I HAD MISSED THIS: Dr. John Plunkett, RIP. He told the truth about bad forensics — and was prosecuted for it.

Like a lot of other doctors, child welfare advocates and forensic specialists, John Plunkett at first bought into the theory of Shaken Baby Syndrome (SBS). This is the theory that an autopsy on a young, recently deceased child reveals three symptoms — bleeding in the back of the eyes, brain swelling, and bleeding in the subdural space just above the brain — those injuries could only have been caused by violent shaking. The diagnosis gained popularity in the 1990s, then became more common still after the high-profile trial and conviction of British nanny Louise Woodward in 1997.

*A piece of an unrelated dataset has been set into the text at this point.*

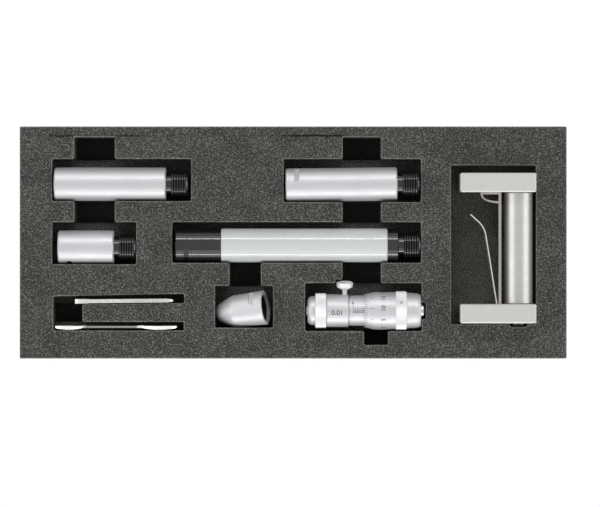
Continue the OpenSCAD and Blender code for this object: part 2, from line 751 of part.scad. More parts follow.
// The leaf leans away from the band and turns over at its free end, by an angle in degrees
leaf_rise = 30.7;
leaf_lean = 4.9;
leaf_turn_r = 10.7;
leaf_tail = 4.6;
leaf_end_angle = 48;
module gauge_leaf() {
  a0 = atan(leaf_lean / leaf_rise);
  foot = [leaf_x, jaw_w];
  bend = foot + [-leaf_lean, leaf_rise];
  last = bend + leaf_turn_r * [cos(leaf_end_angle) - cos(a0), sin(leaf_end_angle) - sin(a0)];
  color(spring_steel) at_gauge() translate([0, 0, (jaw_h - leaf_h) / 2])
    linear_extrude(leaf_h) strip_outline(concat(
      [foot - leaf_seat * [-sin(a0), cos(a0)]],
      [for (a = [a0 : (leaf_end_angle - a0) / 6 : leaf_end_angle])
        bend + leaf_turn_r * [cos(a) - cos(a0), sin(a) - sin(a0)]],
      [last + leaf_tail * [-sin(leaf_end_angle), cos(leaf_end_angle)]]), leaf_t);
}

// Hook spanner, standing on edge: a handle along the top, an arm that curves down and a tooth
module at_hook() {
  translate([x_left + hook_in, y_slot_1 + slot_ledge, z_floor + rest_gap])
    rotate([0, 0, hook_yaw]) children();
}

module hook_outline() {
  cx = hook_arm_t + hook_in_r;
  cz = 2.4;
  low = hook_h - hook_handle_w;
  difference() {
    polygon([[0, 0], [0, hook_h - 2], [0.6, hook_h - 0.6], [2, hook_h], [hook_l - 2.4, hook_h],
      [hook_l - 0.6, hook_h - 1], [hook_l, hook_h - 2.4], [hook_l, low + 2.4],
      [hook_l - 2.4, low], [cx, low], [cx, 0]]);
    difference() {
      translate([cx, cz]) circle(r = hook_in_r);
      square([hook_arm_t + hook_tooth_l, key_slot_w - 0.4]);
    }
  }
}

// Plan of the hook spanner: thick at the hook, slimmer in the handle, tapered at the tip
module hook_plan() {
  side = (hook_t - hook_handle_t) / 2;
  polygon([[0, 0], [5.8, 0], [7, side], [hook_l - 3.2, side], [hook_l, hook_t / 2 - 0.4],
    [hook_l, hook_t / 2 + 0.4], [hook_l - 3.2, hook_t - side], [7, hook_t - side],
    [5.8, hook_t], [0, hook_t]]);
}

module hook_spanner() {
  color(satin) at_hook() intersection() {
    translate([0, hook_t + 1, 0]) rotate([90, 0, 0]) linear_extrude(hook_t + 2) hook_outline();
    translate([0, 0, -1]) linear_extrude(hook_h + 2) hook_plan();
  }
}

// Open-end spanner, standing on edge: two bowed jaw ends on a thin shank
module at_open() {
  translate([x_left + open_in, y_slot_2 + 0.35, z_floor + rest_gap]) children();
}

// A jaw end of length l, its opening at x = 0
module open_head(l, jaw) {
  intersection() {
    translate([0, open_t + 1, 0]) rotate([90, 0, 0]) linear_extrude(open_t + 2) difference() {
      polygon([[0, 1], [2, 0], [l * 0.55, 0], [l, 2], [l, open_h - 2], [l * 0.55, open_h],
        [2, open_h], [0, open_h - 1]]);
      translate([0, open_h / 2]) polygon([[-1, -jaw / 2], [open_jaw_l, -jaw / 2],
        [open_jaw_l + open_jaw_end, open_jaw_end - jaw / 2],
        [open_jaw_l + open_jaw_end, jaw / 2 - open_jaw_end], [open_jaw_l, jaw / 2],
        [-1, jaw / 2]]);
    }
    translate([0, 0, -1]) linear_extrude(open_h + 2) polygon(concat([[l, open_t], [0, open_t]],
      [for (i = [0 : 10]) [l * i / 10, open_bow * pow(i / 5 - 1, 2)]]));
  }
  translate([l - 0.5, open_bow, (open_h - open_neck_w) / 2])
    cube([open_neck_l + 0.5, open_t + 0.15 - open_bow, open_neck_w]);
}

module open_spanner() {
  color(satin) at_open() {
    open_head(open_head_left_l, open_jaw);
    translate([open_l, 0, 0]) mirror([1, 0, 0]) open_head(open_head_right_l, open_jaw_small);
    translate([open_head_left_l, open_t - open_shank_t, (open_h - open_shank_w) / 2])
      cube([open_l - open_head_left_l - open_head_right_l, open_shank_t, open_shank_w]);
  }
}

// Foam. Each pocket is [x0, y0, x1, y1].
x_recess_a = x_left + recess_a_in;
x_recess_b = x_right - recess_b_in - recess_b_w;
y_recess_top = tray_w / 2 - recess_rim;
x_slots = x_left + slot_in;
x_recess_cap = cap_x0 + recess_cap_in;
x_recess_head = x_head + u_thimble;
y_wall_100 = y_row_2 + long_wall_up;
y_wall_50_right = y_row_1 - right_wall_down;
x_lock = x_head + u_lock;
y_lock = y_head + lock_reach * cos(lock_tilt) + lock_head_d / 2 * sin(lock_tilt);

pockets = [
  [x_left, y_row_1, x_left + pocket_l(rod_mid, gap_50_left), y_row_1 + pocket_w],
  [x_50_right, y_wall_50_right, x_right, y_row_1 + pocket_w],
  [x_left, y_row_2, x_left + pocket_25_l, y_row_2 + pocket_w],
  [x_100, y_wall_100, x_right, y_row_2 + pocket_w],
  [x_head - head_gap[0], y_row_3, x_right + head_gap[1], y_row_3 + head_pocket_w],
  [cap_x0, cap_y0, cap_x1, cap_y1],
  [x_gauge, y_gauge, x_gauge + gauge_pocket_w, y_gauge + gauge_l + gauge_gap_near + gauge_gap_far],
  [x_slots, y_slot_2, x_left + slot_end_2, y_slot_2 + slot_2_w],
  [x_lock - lock_head_d / 2 - notch_gap, y_row_3 + head_pocket_w - 1,
    x_lock + lock_head_d / 2 + notch_gap, y_lock + notch_gap],
  [x_right, y_head - spindle_d / 2 - notch_gap, x_right + tip_l + notch_gap,
    y_head + spindle_d / 2 + notch_gap],
  [gauge_x + bar_x - gauge_screw_d / 2 - notch_gap, gauge_y - gauge_screw_h - notch_gap,
    gauge_x + bar_x + gauge_screw_d / 2 + notch_gap, y_gauge + 1]
];

recesses = [
  [x_recess_a, y_row_2 + pocket_w - 1, x_recess_a + recess_a_w, y_recess_top],
  [x_recess_b, y_row_3 + head_pocket_w - 1, x_recess_b + recess_b_w, y_recess_top],
  [x_recess_cap, cap_y1 - 1, x_recess_cap + recess_cap_w, y_wall_100 + 1],
  [x_recess_head, y_row_3 - recess_head_reach, x_recess_head + recess_head_w, y_row_3 + 1],
  [x_slots, y_slot_2, x_slots + recess_spanner_w, y_slot_1 + slot_1_w - 0.1]
];

// Parts of the finger recesses that go down to the sheet, clear of the tools' beds
wells = [
  [x_recess_a, y_row_1 + pocket_w, x_recess_a + recess_a_w, y_recess_top],
  [x_recess_a, y_row_2 + pocket_w, x_recess_a + recess_a_w, y_row_1],
  [x_recess_b, y_row_1 + pocket_w, x_recess_b + recess_b_w, y_recess_top],
  [x_recess_b, y_row_2 + pocket_w, x_recess_b + recess_b_w, y_wall_50_right],
  [x_recess_b, y_row_3 + head_pocket_w, x_recess_b + recess_b_w, y_wall_100],
  [x_recess_cap, cap_y1, x_recess_cap + recess_cap_w, y_wall_100],
  [x_recess_head, y_row_3 - recess_head_reach, x_recess_head + recess_head_w, y_row_3],
  [x_slots, y_slot_2 + slot_2_w, x_slots + recess_spanner_w, y_slot_1 + slot_ledge]
];

module tray_block(z, t) {
  translate([-tray_l / 2, -tray_w / 2, z]) cube([tray_l, tray_w, t]);
}

module holes(list, z, t) {
  for (p = list) translate([p[0], p[1], z - 1]) cube([p[2] - p[0], p[3] - p[1], t + 2]);
}

// The slot of the hook spanner, whose walls run slightly uphill
module hook_slot(z, t) {
  translate([0, 0, z - 1]) linear_extrude(t + 2) polygon([[x_slots, y_slot_1],
    [x_left + slot_end_1, y_slot_1 + slot_1_rise[0]],
    [x_left + slot_end_1, y_slot_1 + slot_1_w + slot_1_rise[1]], [x_slots, y_slot_1 + slot_1_w]]);
}

module base_sheet() { color(sheet_black) tray_block(0, sheet_t); }

module foam_floor_layer() {
  color(foam_dark) difference() {
    tray_block(sheet_t, floor_t);
    holes(wells, sheet_t, floor_t);
  }
}

module foam_cut_layer() {
  color(foam_grey) difference() {
    tray_block(z_floor, cut_t);
    holes(concat(pockets, recesses), z_floor, cut_t);
    hook_slot(z_floor, cut_t);
  }
}

base_sheet();
foam_floor_layer();
foam_cut_layer();
rod_50_left_tube();
rod_50_left_end();
rod_50_left_bush();
rod_50_left_core();
rod_50_right_tube();
rod_50_right_end();
rod_50_right_bush();
rod_50_right_core();
rod_25_tube();
rod_25_end();
rod_25_bush();
rod_25_core();
rod_100_socket();
rod_100_tube();
rod_100_end();
rod_100_bush();
rod_100_core();
end_cap_shell();
end_cap_contact();
head_contact();
head_clamp_ring();
head_body();
head_sleeve();
head_adjusting_nut();
head_lock_screw();
head_lock_pad();
head_spindle();
thimble();
thimble_ring();
thimble_end();
gauge_jaw_far();
gauge_jaw_near();
gauge_bar();
gauge_screw();
gauge_band();
gauge_leaf();
hook_spanner();
open_spanner();
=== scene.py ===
# Inside micrometer tools lying in their cut foam insert, seen from straight above.
# Everything is in metres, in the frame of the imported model: X along the insert, Y across it,
# Z up, with the origin under the middle of the insert.
import math

import bmesh
import bpy
from mathutils import Matrix, Vector, noise


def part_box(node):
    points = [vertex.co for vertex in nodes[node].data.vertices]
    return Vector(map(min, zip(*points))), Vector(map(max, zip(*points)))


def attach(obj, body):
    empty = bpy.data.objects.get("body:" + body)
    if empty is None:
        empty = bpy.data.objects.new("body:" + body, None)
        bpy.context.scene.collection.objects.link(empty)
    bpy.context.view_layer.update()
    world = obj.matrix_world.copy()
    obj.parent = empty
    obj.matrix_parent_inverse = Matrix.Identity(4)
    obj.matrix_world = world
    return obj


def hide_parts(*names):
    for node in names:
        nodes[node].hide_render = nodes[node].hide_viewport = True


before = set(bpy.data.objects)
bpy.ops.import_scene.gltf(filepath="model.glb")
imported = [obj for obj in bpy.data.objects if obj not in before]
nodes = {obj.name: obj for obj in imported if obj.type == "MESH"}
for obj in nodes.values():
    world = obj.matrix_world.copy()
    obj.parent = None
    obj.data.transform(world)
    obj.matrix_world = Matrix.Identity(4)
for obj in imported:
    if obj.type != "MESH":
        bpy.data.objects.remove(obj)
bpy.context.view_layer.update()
MM = 0.001
# Heights of the sheet, of the bed that the tools lie on, and of the top of the foam
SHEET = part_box("base_sheet")[1][2]
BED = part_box("foam_floor_layer")[1][2]
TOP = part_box("foam_cut_layer")[1][2]
# The axis that the pieces of the micrometer head share, and the place of its left contact
HEAD_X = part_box("head_contact")[0][0]
HEAD_Y = (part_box("head_sleeve")[0][1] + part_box("head_sleeve")[1][1]) / 2
HEAD_Z = (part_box("head_sleeve")[0][2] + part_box("head_sleeve")[1][2]) / 2
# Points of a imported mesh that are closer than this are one
WELD = 0.003 * MM
# Marks on the head, in millimetres: how thick they are, how far they stand out of the surface,
# how wide a line is, and how finely they are cut to bend round it. The real lines are about
# 0.1 mm wide, and are drawn wider, so that they show.
MARK_DEPTH = 0.04
MARK_PROUD = 0.012
MARK_WIDTH = 0.2
MARK_STEP = 0.3
# Diameters, in millimetres, of the turned surfaces that carry marks
BODY_D = 14.9
SLEEVE_D = 13.7
THIMBLE_D = 16.8
RING_D = 17.5


# Camera, straight above and a little right of and below the middle, as in the photograph
def place_camera():
    """A long lens, so high up that the sides of the tools are hardly seen."""
    cam = bpy.data.cameras.new("camera")
    cam.sensor_width = 36
    cam.lens = 187.8
    obj = bpy.data.objects.new("camera", cam)
    height_over_foam = 1.402
    obj.location = (3.06 * MM, -4.92 * MM, TOP + height_over_foam)
    bpy.context.scene.collection.objects.link(obj)
    bpy.context.scene.camera = obj


# Lamps and sky
def hang_lamp(name, toward, from_zenith, distance, long_side, short_side, power):
    """A rectangle of light that hangs on an arc over the tools and faces them.

    toward is its direction in plan, and from_zenith its degrees down from straight above."""
    lamp = bpy.data.lights.new(name, "AREA")
    lamp.shape = "RECTANGLE"
    lamp.size = long_side
    lamp.size_y = short_side
    lamp.energy = power
    obj = bpy.data.objects.new(name, lamp)
    a = math.radians(from_zenith)
    out = Vector((toward[0] * math.sin(a), toward[1] * math.sin(a), math.cos(a)))
    obj.location = out * distance
    # The long side of a lamp stays level
    level = Vector((toward[1], -toward[0], 0)).normalized()
    up = out.cross(level)
    obj.rotation_euler = Matrix((level, up, out)).transposed().to_euler()
    bpy.context.scene.collection.objects.link(obj)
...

It’s a convenient diagnosis for prosecutors, in that it provides a cause of death (violent shaking), a culprit (whoever was last with the child before death) and even intent (prosecutors often argue that the violent, extended shaking establishes mens rea.) According to a 2015 survey by The Washington Post and the Medill Justice Project, there were about 1,800 SBS prosecutions between 2001 and 2015, with 1,600 resulting in convictions.

But in the late 1990s, Plunkett — a forensic pathologist in Minnesota — began to have doubts about the diagnosis. He started investigating cases in which children had died in a manner similar to the way accused caregivers had described the deaths of the children they were watching — by short-distance falls. What he found alarmed him. In 2001, Plunkett published a study detailing how he had found symptoms similar to those in the SBS diagnosis in children who had fallen off playground equipment. It was a landmark study. If a short-distance fall could produce symptoms similar to those in SBS cases, the SBS diagnosis that said symptoms could only come from shaking was wrong. By that point, hundreds of people had been convicted based on SBS testimony from medical experts. Some of them were undoubtedly guilty. But if Plunkett was right, some of them almost certainly weren’t.

Naturally, defense attorneys began asking Plunkett to testify. He obliged. The same year his study was published, Plunkett testified in the trial of Lisa Stickney, a licensed day care worker in Oregon. She had been charged with murder for the death of a young boy in her care. According to Stickney, she was in another room when she heard a thud. She rushed over and found the boy on the floor near an overturned chair, with blood coming from his head. But according to prosecutors, an autopsy showed the boy had the symptoms that conventional wisdom held could only have come from violent shaking. Thanks in large part to Plunkett’s testimony, Stickney was acquitted.

The acquittal was another landmark moment in the SBS story. Plunkett was now a threat to SBS cases all over the country. The office of Deschutes County, Ore., District Attorney Michael Dugan responded with something unprecedented — it criminally charged an expert witness over testimony he had given in court. One of the state’s experts also filed an ethics complaint against Stickney’s other expert witness. The actual charges were filed by ssociate District Attorney Cliff Lu — four counts of “false swearing,” a misdemeanor charge related to perjury. Dugan’s office also contacted other prosecutors across the country to tell them that Plunkett was under criminal investigation. It was a pretty obvious effort to silence him — to prevent him from testifying in other cases. No defense attorney was about to call a witness if they jury would also learn that he was facing criminal charges over testimony he had given in court. . . .

Plunkett has bascially been vindicated in the years since his trial. What about the people who went after him? According to his LinkedIn profile, Eric Wassman is now a circuit court judge pro tem. As of February, Cliff Lu was still an assistant district attorney in Deschutes County. Former DA Michael Dugan was soundly defeated in 2010 after 23 years in office, and amid allegations of sexual discrimination and possible wrongful convictions. Dugan appears to have since joined the Malheur County, Ore., DA’s office as an assistant district attorney, where in 2014 he was pursuing a racketeering case against two men for selling medical marijuana. In 2015, Deschutes County endured another forensics scandal — county officials revealed that as many as 1,500 drug cases may have been tainted by a corrupt crime lab analyst.

Yet another reason to abolish prosecutorial immunity. And another reason why my Ham Sandwich Nation piece is still timely.